Among the lines below, count those with "nodes". Give only the number.

╭─ Given material

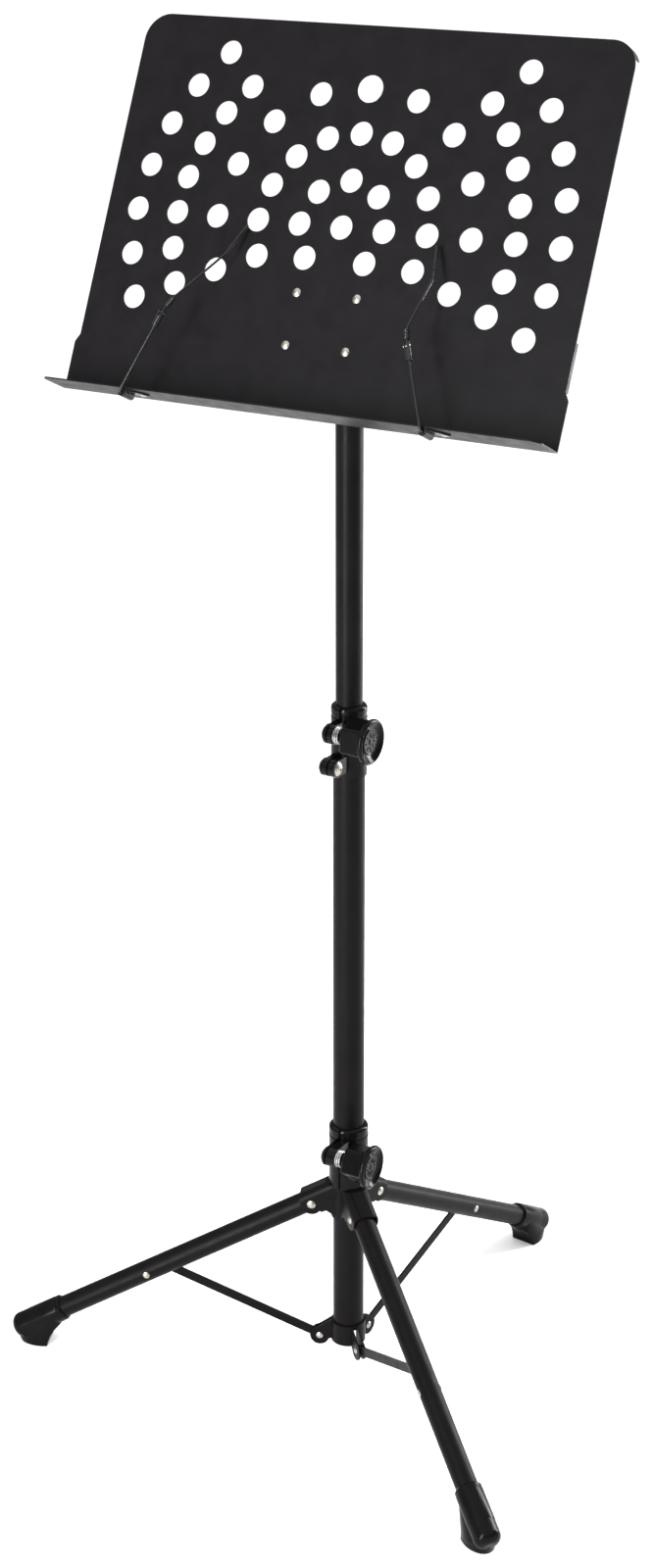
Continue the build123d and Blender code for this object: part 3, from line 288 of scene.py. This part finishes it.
def finish_piece(name, build, body, slot, nodes=()):
    """Turns a bmesh in the shared frame into a shaded piece that rides a CAD body."""
    bmesh.ops.recalc_face_normals(build, faces=build.faces)
    mesh = bpy.data.meshes.new(name)
    build.to_mesh(mesh)
    build.free()
    mesh.shade_smooth()
    mesh.set_sharp_from_angle(angle=SHARP_ANGLE)
    obj = bpy.data.objects.new(name, mesh)
    bpy.context.scene.collection.objects.link(obj)
    dress(obj, slot)
    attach(obj, body)
    if nodes:
        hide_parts(*nodes)
    return obj


def axes_about(axis):
    """Two directions square to an axis and to each other."""
    axis = Vector(axis).normalized()
    helper = UP if abs(axis.z) < NEAR_UPRIGHT else Vector((1, 0, 0))
    u = helper.cross(axis).normalized()
    return u, axis.cross(u)


def circle(centre, u, v, radius, segments):
    """Points round a circle in the plane of u and v."""
    points = []
    for i in range(segments):
        angle = 2 * math.pi * i / segments
        points.append(centre + (u * math.cos(angle) + v * math.sin(angle)) * radius)
    return points


def loft(build, rings, close_start=True, close_end=True):
    """Skin through rings of points, each ring with the same number of points."""
    rows = [[build.verts.new(p) for p in ring] for ring in rings]
    count = len(rows[0])
    for a, b in zip(rows, rows[1:]):
        for i in range(count):
            j = (i + 1) % count
            build.faces.new((a[i], a[j], b[j], b[i]))
    if close_start:
        build.faces.new(list(reversed(rows[0])))
    if close_end:
        build.faces.new(rows[-1])


def bar_along(build, points, radius, segments):
    """Round bar through a line of points, with its ends drawn in."""
    last = len(points) - 1
    rings = []
    side = axes_about(points[1] - points[0])[0]
    for k, point in enumerate(points):
        ahead = points[min(k + 1, last)] - points[max(k - 1, 0)]
        ahead.normalize()
        side = (side - ahead * side.dot(ahead)).normalized()
        up = ahead.cross(side)
        if k == 0:
            for share, reach in BAR_TIP:
                rings.append(circle(point - ahead * (radius * reach), side, up, radius * share, segments))
        elif k == last:
            for share, reach in reversed(BAR_TIP):
                rings.append(circle(point + ahead * (radius * reach), side, up, radius * share, segments))
        else:
            rings.append(circle(point, side, up, radius, segments))
    loft(build, rings)


# --- clamp knobs ------------------------------------------------------------------------

KNOB_SIDES = 5
KNOB_SEGMENTS = 160
CORNER_EASE = 0.975          # how much of a barrel corner is left after it is rounded
BOLT_RADIUS = 0.003
BORE_FIT = 1.06              # the bore's radius over the bolt's
BORE_DEPTH = 0.8             # share of the barrel that the bore goes into
BORE_TIP = 0.2               # radii of the bore's end and mouth and length of its bevel, over its radius
BORE_MOUTH = 1.25
BORE_BEVEL = 0.3
RIM_FRONT = 0.95             # radius of the rim's foremost edge, as a share of the rim's
SMALL_BOSS = {"boss": 0.186, "rim": 0.199, "boss_radius": 0.33, "barrel_radius": 0.944}
WIDE_BOSS = {"boss": 0.136, "rim": 0.227, "boss_radius": 0.40, "barrel_radius": 0.907}
# boss and rim as shares of the whole length, the two radii as shares of the rim's,
# the angle of one flat above the horizontal, in degrees, and the number of ribs in the dish
KNOB_SHAPES = {
    "mid_knob": {**SMALL_BOSS, "phase": 6.5, "ribs": 8},
    "hub_knob": {**SMALL_BOSS, "phase": 29.0, "ribs": 12},
    "tilt_knob": {**WIDE_BOSS, "phase": 0.0, "ribs": 8},
}
# distance along and radius, as shares of the boss's
BOSS_PROFILE = ((0.0, 0.9), (0.08, 1.0), (0.92, 1.0), (1.0, 1.1))
# ring on the barrel's back: share of the barrel's radius, and how far its flats show (1 full, 0 round)
BACK_RADIUS = 0.7
BACK_FACET = 0.8
# distance along and radius, as shares of the barrel's, and how far the flats show
BARREL_PROFILE = (
    (0.0, 0.88, 1.0), (0.008, 0.925, 1.0), (0.03, 0.955, 1.0), (0.07, 0.965, 1.0), (0.30, 0.965, 1.0),
    (0.60, 0.97, 1.0), (0.85, 0.98, 1.0), (0.97, 0.99, 0.95))
# the same for the outside of the rim, its rolled edge, the dish and the ring round the dish's middle
RIM_PROFILE = (
    (0.04, 0.93, 0.80), (0.14, 0.945, 0.45), (0.24, 0.965, 0.15), (0.34, 0.982, 0.0), (0.48, 0.996, 0.0),
    (0.62, 1.0, 0.0), (0.76, 0.99, 0.0), (0.88, 0.968, 0.0), (0.96, 0.938, 0.0), (1.0, 0.905, 0.0),
    (0.985, 0.885, 0.0), (0.93, 0.868, 0.0), (0.86, 0.85, 0.0), (0.55, 0.60, 0.0), (0.53, 0.575, 0.0),
    (0.57, 0.56, 0.0), (0.64, 0.545, 0.0), (0.65, 0.52, 0.0), (0.61, 0.50, 0.0), (0.60, 0.47, 0.0))
FACE_SHARE = 0.60            # where the dish's middle lies along the rim
RELIEF_RADIUS = 0.47         # of the relief, and its height, as shares of the rim's radius
RELIEF_HEIGHT = 0.022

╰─

__Output of the exercise__.
3